Task to complete: Copy out lines with the word "pose" from the material that follows.

-- START OF Provided entries --

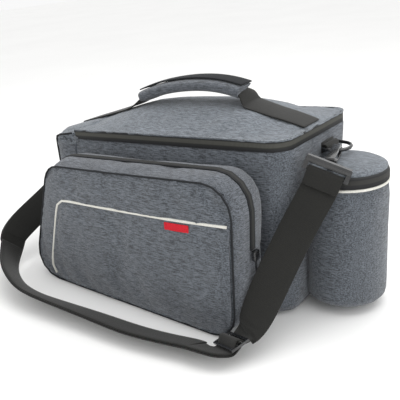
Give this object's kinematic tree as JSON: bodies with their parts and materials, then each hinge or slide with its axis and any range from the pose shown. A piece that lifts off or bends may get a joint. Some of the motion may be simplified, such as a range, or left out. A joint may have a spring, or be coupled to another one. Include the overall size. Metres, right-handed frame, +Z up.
{
  "type": "bicycle trunk bag",
  "caption": "Padded cloth bag for a bicycle rear rack with a crowned zip lid, grip handle, side pocket, round bottle pocket and clip-on shoulder strap",
  "frame": {"origin": "Middle of the underside of the main body, on the surface the bag stands on", "axes": "X from the nose end to the tail end with the bottle pocket, -Y towards the side pocket, Z up"},
  "size_m": [0.5007, 0.3017, 0.2549],
  "materials": {
    "heather_cloth": "heathered blue-grey woven polyester",
    "lid_cloth": "lighter heathered blue-grey woven polyester",
    "zip_tape": "dark olive coil zip on woven tape",
    "olive_webbing": "dark olive flat webbing",
    "dark_trim": "charcoal woven binding",
    "pale_piping": "off-white reflective piping",
    "red_cloth": "plain red woven tab",
    "black_plastic": "black moulded plastic"
  },
  "bodies": {
    "root": {"body_shell": "heather_cloth", "lid_panel": "lid_cloth", "main_zip": "zip_tape", "nose_piping_near": "dark_trim", "nose_piping_far": "dark_trim", "pocket_gusset": "heather_cloth", "pocket_panel": "heather_cloth", "slip_pocket": "heather_cloth", "reflective_piping": "pale_piping", "red_tab": "red_cloth", "pocket_zip": "zip_tape", "pocket_zip_slider": "black_plastic", "pocket_zip_pull": "dark_trim", "bottle_pocket": "heather_cloth", "bottle_piping": "pale_piping", "bottle_zip": "zip_tape", "bottle_lid": "lid_cloth", "handle_webbing": "olive_webbing", "grip_sleeve": "heather_cloth", "grip_flap": "dark_trim", "shoulder_strap": "olive_webbing", "strap_return": "olive_webbing", "strap_adjuster": "black_plastic", "tail_d_ring": "black_plastic", "tail_ring_tab": "olive_webbing", "tail_snap_hook": "black_plastic", "tail_strap_loop": "black_plastic", "nose_d_ring": "black_plastic", "nose_ring_tab": "olive_webbing", "nose_snap_hook": "black_plastic", "nose_strap_loop": "black_plastic"}
  },
  "joints": []
}
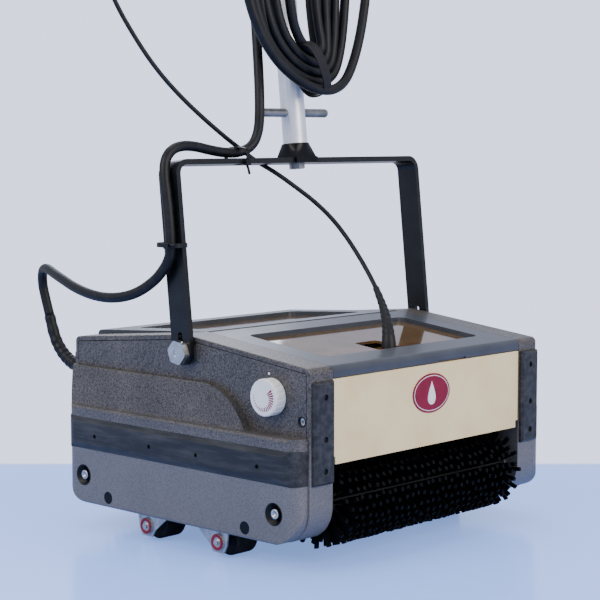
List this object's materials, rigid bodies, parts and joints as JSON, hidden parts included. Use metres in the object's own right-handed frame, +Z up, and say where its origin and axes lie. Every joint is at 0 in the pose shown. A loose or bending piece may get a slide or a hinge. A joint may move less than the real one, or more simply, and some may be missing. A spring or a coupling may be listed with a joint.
{
  "type": "wet dry floor scrubber",
  "caption": "Low walk-behind floor scrubber with contra-rotating cylinder brushes, lift-off window lids, a cream tank, a stirrup handle on side pivots and a hanging mains lead.",
  "frame": {"origin": "on the floor, under the middle of the body", "axes": "+Z up; +X to the right seen from the front panel side looking along +Y; -Y towards the front panel"},
  "size_m": [0.4444, 0.4541, 1.1514],
  "materials": {
    "hammered_paint": "grey hammer-finish enamel on aluminium castings",
    "bail_paint": "satin black powder coat on steel bar",
    "lid_plastic": "fine-grained grey moulded plastic",
    "smoked_pane": "clear smoked acrylic",
    "cream_plastic": "smooth cream moulded plastic",
    "black_rubber": "moulded black rubber",
    "cord_sheath": "satin black rubber sheath",
    "tyre_rubber": "matt black tyre rubber",
    "zinc_steel": "bright zinc plate",
    "steel": "plain machined steel",
    "aluminium_tube": "satin anodised",
    "bristles": "black nylon bristle",
    "white_plastic": "white moulded plastic",
    "black_plastic": "black moulded nylon",
    "red_plastic": "crimson moulded plastic",
    "motor_paint": "dark grey enamel",
    "natural_nylon": "natural machined nylon"
  },
  "bodies": {
    "chassis": {"left_side_casting": "hammered_paint", "right_side_casting": "hammered_paint", "left_side_cover": "hammered_paint", "right_side_cover": "hammered_paint", "side_bumper_strips": "black_rubber", "corner_bumpers": "black_rubber", "bumper_screws": "steel", "cover_screws": "zinc_steel", "cover_plugs": "black_plastic", "ridge_beam": "lid_plastic", "motor_deck": "zinc_steel", "water_tank": "cream_plastic", "valve_bridge": "red_plastic", "dosing_bar": "natural_nylon", "motor_housing": "motor_paint", "drive_belts": "black_rubber", "ball_bearings": "steel", "drum_scraper": "black_rubber", "wheel_brackets": "zinc_steel", "wheel_axles": "zinc_steel", "pivot_bolts": "zinc_steel", "lead_gland": "black_plastic", "lead_relief": "cord_sheath", "motor_lead_lower": "cord_sheath", "cable_boot": "cord_sheath", "control_cable_lower": "cord_sheath"},
    "handle": {"handle_bail": "bail_paint", "tube_socket": "black_plastic", "handle_tube": "aluminium_tube", "handle_pins": "steel", "switch_box": "black_plastic", "hand_grips": "black_rubber", "lever_bracket": "black_plastic", "motor_lead_upper": "cord_sheath", "control_cable_upper": "cord_sheath", "mains_lead": "cord_sheath", "mains_coil": "cord_sheath", "mains_plug": "black_plastic"},
    "switch_rocker": {"switch_rocker": "red_plastic"},
    "water_lever": {"water_lever": "black_plastic"},
    "front_lid": {"front_lid_frame": "lid_plastic", "front_lid_window": "smoked_pane"},
    "waste_tray": {"waste_tray": "cream_plastic"},
    "rear_lid": {"rear_lid_frame": "lid_plastic", "rear_lid_window": "smoked_pane"},
    "dosing_knob": {"dosing_knob": "white_plastic"},
    "water_valve": {"valve_plunger": "natural_nylon"},
    "motor_shaft": {"motor_rotor": "steel", "motor_pulley": "aluminium_tube"},
    "countershaft": {"cluster_gear": "natural_nylon"},
    "front_brush": {"front_brush_roller": "steel", "front_brush_bristles": "bristles"},
    "rear_brush": {"rear_brush_roller": "steel", "rear_brush_bristles": "bristles"},
    "drum": {"pickup_drum": "natural_nylon", "drum_gear": "natural_nylon"},
    "front_left_wheel": {"front_left_wheel": "tyre_rubber"},
    "front_right_wheel": {"front_right_wheel": "tyre_rubber"},
    "rear_left_wheel": {"rear_left_wheel": "tyre_rubber"},
    "rear_right_wheel": {"rear_right_wheel": "tyre_rubber"}
  },
  "joints": [
    {"name": "handle_tilt", "type": "hinge", "parent": "chassis", "child": "handle", "pos_m": [0, -0.004, 0.2155], "axis": [1, 0, 0], "range_deg": [-55, 75]},
    {"name": "front_lid_lift", "type": "slide", "parent": "chassis", "child": "front_lid", "axis": [0, 0, 1], "range_m": [0, 0.04]},
    {"name": "waste_tray_lift", "type": "slide", "parent": "chassis", "child": "waste_tray", "axis": [0, 0, 1], "range_m": [0, 0.1]},
    {"name": "rear_lid_lift", "type": "slide", "parent": "waste_tray", "child": "rear_lid", "axis": [0, 0, 1], "range_m": [0, 0.04]},
    {"name": "dosing_turn", "type": "hinge", "parent": "chassis", "child": "dosing_knob", "pos_m": [-0.2, -0.131, 0.18], "axis": [-1, 0, 0], "range_deg": [0, 270]},
    {"name": "lever_squeeze", "type": "hinge", "parent": "handle", "child": "water_lever", "pos_m": [-0.036, 0.08798, 1.09068], "axis": [0, 0.9945, -0.1045], "range_deg": [0, 11], "stiffness_Nm_per_rad": 1.5, "springref_deg": -8.59},
    {"name": "valve_lift", "type": "slide", "parent": "chassis", "child": "water_valve", "axis": [0, 0, 1], "range_m": [0, 0.008]},
    {"name": "rocker_press", "type": "hinge", "parent": "handle", "child": "switch_rocker", "pos_m": [0, 0.03188, 1.03524], "axis": [1, 0, 0], "range_deg": [0, 18]},
    {"name": "front_brush_spin", "type": "hinge", "parent": "chassis", "child": "front_brush", "pos_m": [0, -0.15, 0.063], "axis": [1, 0, 0], "continuous": true},
    {"name": "rear_brush_spin", "type": "hinge", "parent": "chassis", "child": "rear_brush", "pos_m": [0, 0.15, 0.063], "axis": [1, 0, 0], "continuous": true},
    {"name": "drum_spin", "type": "hinge", "parent": "chassis", "child": "drum", "pos_m": [0, 0.06, 0.084], "axis": [1, 0, 0], "continuous": true},
    {"name": "countershaft_spin", "type": "hinge", "parent": "chassis", "child": "countershaft", "pos_m": [0.17, 0, 0.084], "axis": [1, 0, 0], "continuous": true},
    {"name": "motor_spin", "type": "hinge", "parent": "chassis", "child": "motor_shaft", "pos_m": [0, 0, 0.165], "axis": [1, 0, 0], "continuous": true},
    {"name": "front_left_roll", "type": "hinge", "parent": "chassis", "child": "front_left_wheel", "pos_m": [-0.1705, -0.0564, 0.017], "axis": [1, 0, 0], "continuous": true},
    {"name": "front_right_roll", "type": "hinge", "parent": "chassis", "child": "front_right_wheel", "pos_m": [0.1705, -0.0564, 0.017], "axis": [1, 0, 0], "continuous": true},
    {"name": "rear_left_roll", "type": "hinge", "parent": "chassis", "child": "rear_left_wheel", "pos_m": [-0.1705, 0.0564, 0.017], "axis": [1, 0, 0], "continuous": true},
    {"name": "rear_right_roll", "type": "hinge", "parent": "chassis", "child": "rear_right_wheel", "pos_m": [0.1705, 0.0564, 0.017], "axis": [1, 0, 0], "continuous": true}
  ],
  "couplings": [
    {"joint": "rear_brush_spin", "follows": "front_brush_spin", "ratio": -1},
    {"joint": "drum_spin", "follows": "front_brush_spin", "ratio": -1},
    {"joint": "countershaft_spin", "follows": "front_brush_spin", "ratio": 1},
    {"joint": "motor_spin", "follows": "front_brush_spin", "ratio": 3},
    {"joint": "valve_lift", "follows": "lever_squeeze", "m_per_rad": 0.0416}
  ]
}
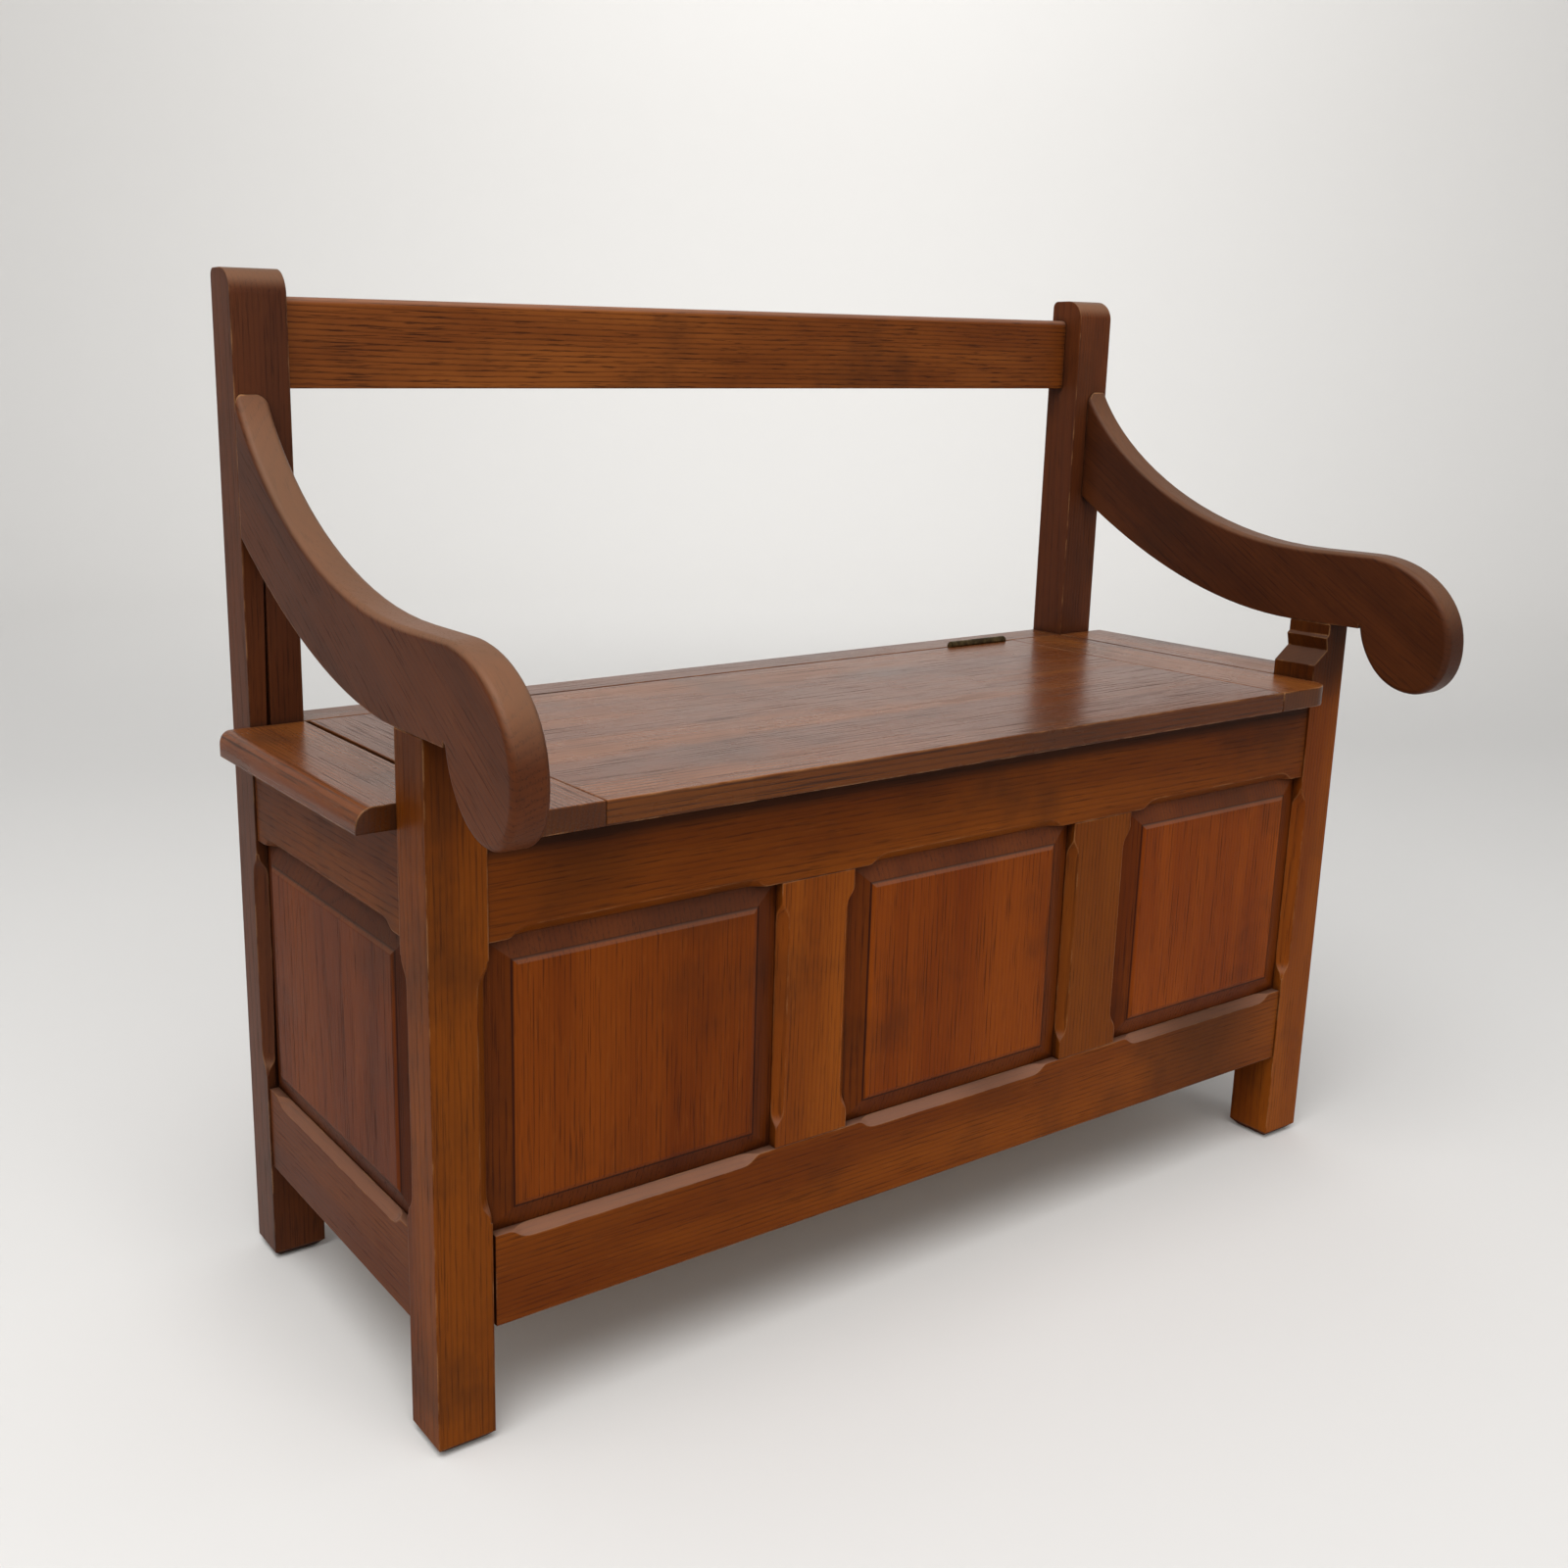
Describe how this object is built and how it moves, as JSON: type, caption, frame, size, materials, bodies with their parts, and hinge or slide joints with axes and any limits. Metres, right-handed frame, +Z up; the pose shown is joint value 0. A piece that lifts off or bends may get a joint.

-- END OF Provided entries --

Full solution:
Give this object's kinematic tree as JSON: bodies with their parts and materials, then each hinge or slide with its axis and any range from the pose shown. A piece that lifts off or bends may get a joint. Some of the motion may be simplified, such as a range, or left out. A joint may have a spring, or be coupled to another one. Include the overall size. Metres, right-handed frame, +Z up.
List this object's materials, rigid bodies, parts and joints as JSON, hidden parts included. Use metres in the object's own right-handed frame, +Z up, and say where its origin and axes lie. Every joint is at 0 in the pose shown. A loose or bending piece may get a slide or a hinge. A joint may move less than the real one, or more simply, and some may be missing. A spring or a coupling may be listed with a joint.
Describe how this object is built and how it moves, as JSON: type, caption, frame, size, materials, bodies with their parts, and hinge or slide joints with axes and any limits. Metres, right-handed frame, +Z up; the pose shown is joint value 0. A piece that lifts off or bends may get a joint.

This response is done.